Some community advocates, however, say going cashless is discriminatory, as cashless services aren’t available to people without bank accounts.

Unbanked people—those without a checking or savings account—are a small but significant group. It includes 5.4 percent of Americans or about 7.1 million people, according to data from the FDIC.

“It's not easy to be poor and to have a bank account in the United States,” said Nersisyan. “You often need to have a minimum balance in your bank account; otherwise you'll be paying fees.”

Cash is still king in places like Philadelphia and New Jersey, which have banned most stores from going cashless in an effort not to exclude the unbanked.

Though well intentioned, economists warned such laws don’t necessarily help unbanked people. As many businesses are exempt from the laws, unbanked people are still excluded from some services.

“I would say some kind of a free checking account system that European nations have would be a more appropriate response, but that cannot be done at the local level,” Nersisyan said.

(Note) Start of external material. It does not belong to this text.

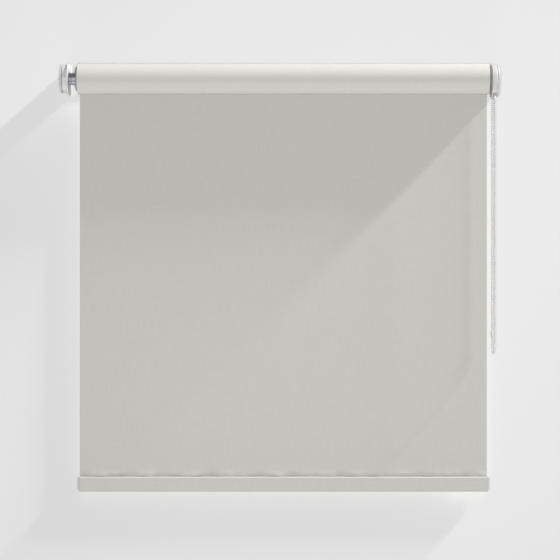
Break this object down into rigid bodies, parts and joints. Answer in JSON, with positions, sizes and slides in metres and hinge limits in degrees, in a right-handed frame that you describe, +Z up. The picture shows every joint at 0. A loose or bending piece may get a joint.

Instead, Harrisburg University economics professor Terrill Frantz suggests offering services and support so more people can pay digitally.

Several fintech startups have launched apps for mobile banking and payments, sometimes even without opening a bank account.
“It will take time, but eventually people will adapt to a cashless society wholeheartedly and it will include everyone.

Hersheypark will still be accessible to those without a credit or debit card, who can purchase Visa gift cards at cash-to-card kiosks stationed throughout the park. They can also buy a Hersheypark e-gift card and meal vouchers online ahead of their visit.